WHAT YOU WILL DO: Up to and including the line that contains "return over_front(x, z, lift), front", repeat each line of the data exactly, starting from the first.

SUPPLIED MATERIAL:

▬▬▬▬▬▬▬▬▬▬

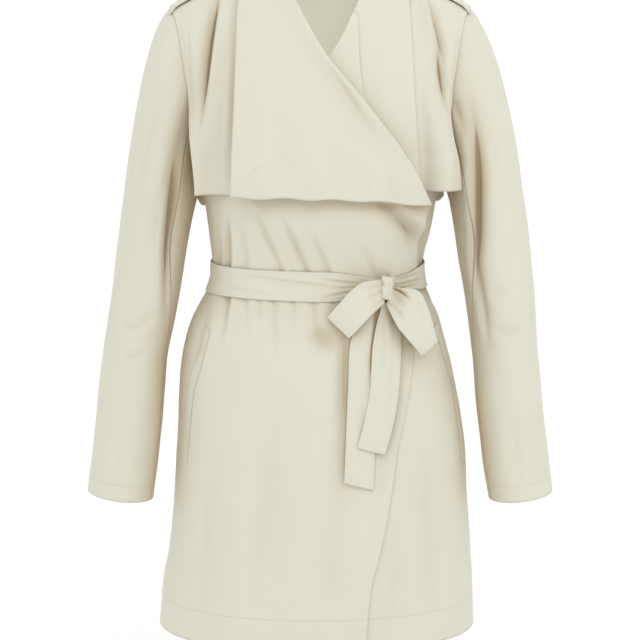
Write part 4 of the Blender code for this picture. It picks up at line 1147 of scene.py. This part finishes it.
def belt_knot(u, v):
    """The knot as a turn of the belt round its own ends, closing in above and below."""
    turn = KNOT_TURN * (2 * u - 1)
    drawn = (1 - 0.62 * np.abs(2 * v - 1) ** 7) * (1 - 0.10 * np.sin(math.pi * v))
    across = np.sign(np.sin(turn)) * np.abs(np.sin(turn)) ** KNOT_SQUARE
    out = np.sign(np.cos(turn)) * np.abs(np.cos(turn)) ** KNOT_SQUARE
    x = KNOT_X + 0.0006 + KNOT_HALF_WIDTH * drawn * across
    rise = KNOT_HALF_HEIGHT * np.sin(math.pi * (v - 0.5) * 0.92)
    z = KNOT_Z + rise - KNOT_SLANT * across
    draw, painted_shade = creases(KNOT_CREASES, x, z)
    front = out > 0
    lift = KNOT_LIFT + KNOT_LOFT * drawn * out - front * draw
    return over_front(x, z, lift), front * painted_shade


# ---- all the pieces
cloth_piece("front_right", 220, 208, front_right)
cloth_piece("front_left", 84, 180, front_left)
cloth_piece("back", 140, 180, back)
for name, flap in FLAPS.items():
    cloth_piece(name, 110, 92, storm_flap, *flap)
cloth_piece("storm_flap_back", 110, 100, storm_flap_back)
for name, spec in LAPELS.items():
    cloth_piece(name, sum(spec["columns"]), spec["rows"], lapel, spec)
cloth_piece("lapel_left_facing", 30, 50, lapel_left_facing)
cloth_piece("collar_back", 90, 60, collar_back)
for name, arm in SLEEVES.items():
    cloth_piece(f"sleeve_{name}_upper", 112, 184, sleeve, *arm, True)
    cloth_piece(f"sleeve_{name}_under", 40, 184, sleeve, *arm, False)
cloth_piece("epaulette_right", 36, 28, epaulette, -1, wall=STRAP_WALL)
cloth_piece("epaulette_left", 36, 28, epaulette, 1, wall=STRAP_WALL)
for name, rows in WELTS.items():
    cloth_piece(name, 14, 90, pocket_welt, rows)
cloth_piece("belt_band", 400, 34, belt_band)
cloth_piece("belt_knot", 90, 44, belt_knot)
for name, loop in LOOPS.items():
    cloth_piece(name, 130, 36, bow_loop, loop)
for name, tail in TAILS.items():
    cloth_piece(name, 34, 130, belt_tail, tail)


# ---- painted shade between the pieces
SHELTER_REACH = 0.10
SHELTER_SHARE = {"lapel_left": 0.4, "storm_flap_left": 0.6, "sleeve_right": 1.5, "sleeve_left": 1.3}
SHELTER_STEP = 3
RAYS = 24
CLOSE_GAP = 0.014
CLEAR = 0.0025  # how far off the cloth the rays start


def blurred(values):
    values = np.pad(values, 1, "edge")
    values = (values[:-2] + 2 * values[1:-1] + values[2:]) / 4
    return (values[:, :-2] + 2 * values[:, 1:-1] + values[:, 2:]) / 4


def occlusion_shade():
    """Gives each piece an attribute for how much cloth is close in front of it, from 0 to 1, which
    the finish paints as warm shade.
    """
    corners, quads, count = [], [], 0
    for points in GRIDS.values():
        quads += (quads_of(points) + count).tolist()
        corners += points.reshape(-1, 3).tolist()
        count = len(corners)
    tree = BVHTree.FromPolygons(corners, quads)
    number = np.arange(RAYS) + 0.5
    rise = np.sqrt(1 - number / RAYS)
    spin = number * math.pi * (3 - math.sqrt(5))
    out = np.sqrt(1 - rise**2)
    rays = np.stack([np.cos(spin) * out, np.sin(spin) * out, rise], -1)
    for name, points in GRIDS.items():
        normal = unit(np.cross(np.gradient(points, axis=1), np.gradient(points, axis=0)))
        at = [np.unique(np.append(np.arange(0, n, SHELTER_STEP), n - 1)) for n in points.shape[:2]]
        start, axis = points[np.ix_(*at)], normal[np.ix_(*at)]
        other = np.where(np.abs(axis[..., 2:]) < 0.9, [0.0, 0.0, 1.0], [1.0, 0.0, 0.0])
        side = unit(np.cross(axis, other))
        basis = np.stack([side, np.cross(axis, side), axis], -2)
        start = start + axis * CLEAR
        found = np.zeros(start.shape[:2])
        for place in np.ndindex(found.shape):
            for ray in (rays @ basis[place]).tolist():
                gap = tree.ray_cast(start[place].tolist(), ray, SHELTER_REACH)[3]
                if gap is not None:
                    near = min(gap / CLOSE_GAP, 1.0)
                    found[place] += near * (1 - gap / SHELTER_REACH) / RAYS
        found = blurred(blurred(found))
        rows_of, columns_of = (np.arange(n) for n in points.shape[:2])
        wide = np.array([np.interp(columns_of, at[1], line) for line in found])
        full = np.array([np.interp(rows_of, at[0], line) for line in wide.T]).T
        shares = [share for start_of, share in SHELTER_SHARE.items() if name.startswith(start_of)]
        attribute(PIECES[name].data, "occlusion_shade", full * (shares or [1.0])[0])


occlusion_shade()


# ---- the cloth's finish
CREAM = (0.652, 0.640, 0.532)
CREAM_DEEP = (0.637, 0.623, 0.513)
CREAM_SHADE = (0.460, 0.400, 0.280)
# Painted shade colours: WARM_SHADE for creases and cast shadows, DEEP_SHADE for their darkest
# cores.
WARM_SHADE = (0.390, 0.305, 0.165)
# Painted shade where other cloth lies close in front.
OCCLUSION_SHADE = (0.545, 0.435, 0.265)
DEEP_SHADE = (0.200, 0.130, 0.060)
# Painted light: the inside of the body panels is painted lighter than the cloth, standing in for
# the light that reaches it.
INSIDE_PAINTED_LIGHT = (0.860, 0.850, 0.740)
TWILL_PITCH = 0.00085
THREAD_PITCH = 0.00060
STITCH_PITCH = 0.0030
WEAVE_RELIEF, PATCH_RELIEF = 0.000035, 0.00016


def crepe(name, lines):
    """Cream crepe with a fine twill, slow tone changes, a soft sheen and painted shade from its
    attributes. Each line is (attribute, metres from that edge, width, depth, is a stitch)."""
    material = bpy.data.materials.new(name)
    material.use_nodes = True
    nodes, link = material.node_tree.nodes, material.node_tree.links.new
    shader = nodes["Principled BSDF"].inputs

    def node(kind, **values):
        made = nodes.new(kind)
        for key, value in values.items():
            setattr(made, key, value)
        return made

    def maths(operation, a, b=None, clamp=False):
        made = node("ShaderNodeMath", operation=operation, use_clamp=clamp)
        for slot, value in enumerate((a, b)):
            if isinstance(value, (int, float)):
                made.inputs[slot].default_value = value
            elif value is not None:
                link(value, made.inputs[slot])
        return made.outputs[0]

    def plus(a, b):
        return maths("ADD", a, b)

    def times(a, b, clamp=False):
        return maths("MULTIPLY", a, b, clamp)

    def waves(value, pitch):
        return maths("SINE", times(value, 2 * math.pi / pitch))

    def blend(share, first, second):
        made = node("ShaderNodeMix", data_type="RGBA")
        link(share, made.inputs[0])
        link(first, made.inputs[6])
        made.inputs[7].default_value = (*second, 1.0)
        return made.outputs[2]

    def noise(vector, scale, detail, rough=0.5):
        made = node("ShaderNodeTexNoise")
        for key, value in (("Scale", scale), ("Detail", detail), ("Roughness", rough)):
            made.inputs[key].default_value = value
        link(vector, made.inputs["Vector"])
        return made.outputs["Fac"]

    def found(label):
        return node("ShaderNodeAttribute", attribute_name=label).outputs["Fac"]

    place = node("ShaderNodeTexCoord").outputs["Object"]
    cloth_map = node("ShaderNodeUVMap", uv_map="cloth").outputs["UV"]
    split = node("ShaderNodeSeparateXYZ")
    link(cloth_map, split.inputs[0])
    across, up = split.outputs[:2]

    patch = noise(place, 60.0, 3.0)
    grain = noise(cloth_map, 1500.0, 2.0, 0.7)
    tone = plus(times(noise(place, 9.0, 2.0), 0.55), times(patch, 0.25))
    ramp = node("ShaderNodeValToRGB")
    for end, at, colour in zip(ramp.color_ramp.elements, (0.30, 0.62), (CREAM_DEEP, CREAM)):
        end.position = at
        end.color = (*colour, 1.0)
    link(plus(tone, times(grain, 0.20)), ramp.inputs["Fac"])
    colour = ramp.outputs["Color"]

    twill = waves(plus(across, times(up, 0.62)), TWILL_PITCH)
    weave = plus(times(twill, 0.55), times(waves(up, THREAD_PITCH), 0.20))
    weave = plus(weave, times(grain, 1.6))
    relief = plus(times(weave, WEAVE_RELIEF), times(patch, PATCH_RELIEF))

    for label, at, width, depth, stitch in lines:
        away = maths("ABSOLUTE", maths("SUBTRACT", found(label), at))
        near = maths("SUBTRACT", 1.0, maths("DIVIDE", away, width), clamp=True)
        near = maths("POWER", near, 1.5)
        if stitch:
            beat = waves(across if label in ("from_low", "from_top") else up, STITCH_PITCH)
            near = times(near, plus(times(beat, 0.35), 0.65))
        relief = maths("SUBTRACT", relief, times(near, depth))
        colour = blend(times(near, min(depth / 0.0010, 0.6)), colour, CREAM_SHADE)

    # Painted shade: the painted_shade attribute darkens the colour toward WARM_SHADE, and toward
    # DEEP_SHADE where it is deepest.
    painted_shade = found("painted_shade")
    deep = times(maths("SUBTRACT", painted_shade, 0.70), 4.0, clamp=True)
    # Painted shade where other cloth lies close in front, from the occlusion_shade attribute.
    colour = blend(times(found("occlusion_shade"), 1.35, clamp=True), colour, OCCLUSION_SHADE)
    colour = blend(times(painted_shade, 0.72), colour, WARM_SHADE)
    link(blend(times(deep, 0.60), colour, DEEP_SHADE), shader["Base Color"])

    bump = node("ShaderNodeBump")
    bump.inputs["Strength"].default_value = 1.0
    bump.inputs["Distance"].default_value = 1.0
    link(relief, bump.inputs["Height"])
    link(bump.outputs["Normal"], shader["Normal"])
    link(plus(times(grain, 0.12), 0.74), shader["Roughness"])
    shader["Sheen Weight"].default_value = 0.22
    shader["Sheen Roughness"].default_value = 0.45
    shader["Specular IOR Level"].default_value = 0.30
    return material


def seams(*edges):
    return [("from_" + edge, 0.0, 0.0014, 0.0004, False) for edge in edges]


def stitches(at, width, depth, *edges):
    return [("from_" + edge, at, width, depth, True) for edge in edges]


HEM = stitches(0.040, 0.0016, 0.00035, "low")
FLAP_HEM = stitches(0.0060, 0.0010, 0.00025, "low")
BELT_EDGES = stitches(0.0030, 0.0008, 0.00020, "low", "top")
LINES = {
    "front_right": HEM + seams("left", "top"),
    "front_left": HEM + seams("right", "top"),
    "back": HEM + seams("left", "right", "top"),
    "storm_flap_back": FLAP_HEM,
    "storm_flap": FLAP_HEM + seams("top"),
    "collar_back": FLAP_HEM,
    "sleeve": stitches(0.0210, 0.0014, 0.00030, "top") + seams("left", "right", "low"),
    "epaulette": stitches(0.0050, 0.0009, 0.00018, "low", "top"),
    "pocket_welt": stitches(0.0015, 0.0009, 0.00030, "left", "right"),
    "belt_band": BELT_EDGES,
    "bow_loop": BELT_EDGES,
    "belt_tail": stitches(0.0030, 0.0008, 0.00020, "left", "right")
    + stitches(0.0040, 0.0008, 0.00020, "low"),
}

# name, flat width and length in millimetres, area in square metres, held, and what it rests on
FLAT = """
front_right 361 996 0.2648 hung front_left
front_left 306 945 0.2255 hung back
back 555 895 0.3787 hung
storm_flap_right 112 327 0.0288 hung front_right
storm_flap_left 86 302 0.0207 hung front_left
storm_flap_back 446 340 0.1060 hung back
lapel_right 273 435 0.0467 folded front_right
lapel_left 234 394 0.0396 folded front_left
lapel_left_facing 97 143 0.0052 folded lapel_left
collar_back 339 102 0.0172 folded storm_flap_back
sleeve_right_upper 329 624 0.1272 hung front_right back
sleeve_right_under 144 492 0.0358 hung sleeve_right_upper
sleeve_left_upper 329 626 0.1301 hung front_left back
sleeve_left_under 144 493 0.0362 hung sleeve_left_upper
epaulette_right 86 55 0.0038 laid storm_flap_right storm_flap_back
epaulette_left 86 55 0.0038 laid storm_flap_left storm_flap_back
pocket_welt_right 14 177 0.0024 laid front_right
pocket_welt_left 14 178 0.0023 laid front_left
belt_band 763 38 0.0258 gathered front_right front_left back
belt_knot 47 43 0.0015 folded belt_band
bow_loop_right 189 45 0.0060 folded belt_knot
bow_loop_left 212 55 0.0070 folded belt_knot
belt_tail_front 38 193 0.0063 hung belt_knot
belt_tail_back 38 234 0.0079 hung belt_knot
"""
PAINTED_LIGHT_INSIDES = ("front_right", "front_left", "back")  # their inner sides are the same cloth painted lighter, standing in for the light inside the jacket


def paint(name, colour, rough):
    material = bpy.data.materials.new(name)
    material.use_nodes = True
    shader = material.node_tree.nodes["Principled BSDF"].inputs
    shader["Base Color"].default_value = (*colour, 1.0)
    shader["Roughness"].default_value = rough
    return material


# Painted light: a lighter copy of the cloth for the inner sides of the body panels.
inside_painted_light = paint("crepe_inside_painted_light", INSIDE_PAINTED_LIGHT, 0.8)
for row in FLAT.strip().splitlines():
    name, width, length, area, held, *rests_on = row.split()
    piece = PIECES[name]
    lines = [rows for start, rows in LINES.items() if name.startswith(start)]
    piece.data.materials.append(crepe("crepe_" + name, (lines or [()])[0]))
    if name in PAINTED_LIGHT_INSIDES:
        piece.data.materials.append(inside_painted_light)
        piece.modifiers["Wall"].material_offset = 1
    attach(piece, "root")
    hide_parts(name)


# ---- floor, light, camera
FLOOR_Z = -1.05
GROUND_LIGHT = 1.03
FOCAL_PIXELS, PHOTO_PIXELS, SENSOR = 1822, 640, 36.0

bpy.ops.object.select_all(action="DESELECT")
bpy.ops.mesh.primitive_plane_add(size=16.0, location=(0.0, 0.0, FLOOR_Z))
floor = bpy.context.active_object
floor.name = "floor"
floor.data.materials.append(paint("floor", (0.98, 0.98, 0.98), 0.9))

world = bpy.data.worlds.new("studio")
bpy.context.scene.world = world
world.use_nodes = True
ground = world.node_tree.nodes["Background"].inputs
ground["Color"].default_value = (1.0, 1.0, 1.0, 1.0)
ground["Strength"].default_value = GROUND_LIGHT
bpy.context.scene.view_settings.view_transform = "Standard"


def soft_light(name, place, target, size, power):
    light = bpy.data.lights.new(name, "AREA")
    light.shape = "RECTANGLE"
    light.size, light.size_y = size
    light.energy = power
    lamp = bpy.data.objects.new(name, light)
    bpy.context.scene.collection.objects.link(lamp)
    lamp.location = place
    from_lamp = np.array(target) - np.array(place)
    turn = math.atan2(from_lamp[0], -from_lamp[1])
    tilt = math.atan2(math.hypot(from_lamp[0], from_lamp[1]), -from_lamp[2])
    lamp.rotation_euler = (tilt, 0.0, turn + math.pi)


soft_light("key_light", (1.2, -2.0, 1.7), (0.0, 0.0, -0.4), (0.6, 0.8), 11.0)
soft_light("fill_light", (-0.4, -1.9, 1.1), (0.0, 0.0, -0.1), (1.0, 1.0), 4.0)
soft_light("inside_light", (0.0, -0.03, -0.30), (0.0, 0.09, -0.06), (0.12, 0.12), 0.13)

lens = bpy.data.cameras.new("camera")
lens.lens = FOCAL_PIXELS / PHOTO_PIXELS * SENSOR
lens.sensor_width = SENSOR
lens.clip_end = 50.0
camera = bpy.data.objects.new("camera", lens)
bpy.context.scene.collection.objects.link(camera)
camera.location = (0.0, -2.3, -0.055)
camera.rotation_euler = (math.radians(80.5), 0.0, 0.0)
bpy.context.scene.camera = camera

▬▬▬▬▬▬▬▬▬▬

OUTPUT FOR THIS EXERCISE:
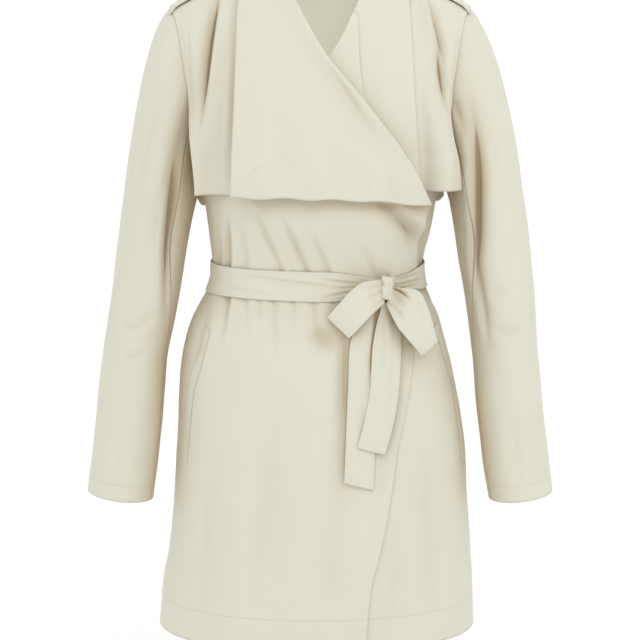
Write part 4 of the Blender code for this picture. It picks up at line 1147 of scene.py. This part finishes it.
def belt_knot(u, v):
    """The knot as a turn of the belt round its own ends, closing in above and below."""
    turn = KNOT_TURN * (2 * u - 1)
    drawn = (1 - 0.62 * np.abs(2 * v - 1) ** 7) * (1 - 0.10 * np.sin(math.pi * v))
    across = np.sign(np.sin(turn)) * np.abs(np.sin(turn)) ** KNOT_SQUARE
    out = np.sign(np.cos(turn)) * np.abs(np.cos(turn)) ** KNOT_SQUARE
    x = KNOT_X + 0.0006 + KNOT_HALF_WIDTH * drawn * across
    rise = KNOT_HALF_HEIGHT * np.sin(math.pi * (v - 0.5) * 0.92)
    z = KNOT_Z + rise - KNOT_SLANT * across
    draw, painted_shade = creases(KNOT_CREASES, x, z)
    front = out > 0
    lift = KNOT_LIFT + KNOT_LOFT * drawn * out - front * draw
    return over_front(x, z, lift), front * painted_shade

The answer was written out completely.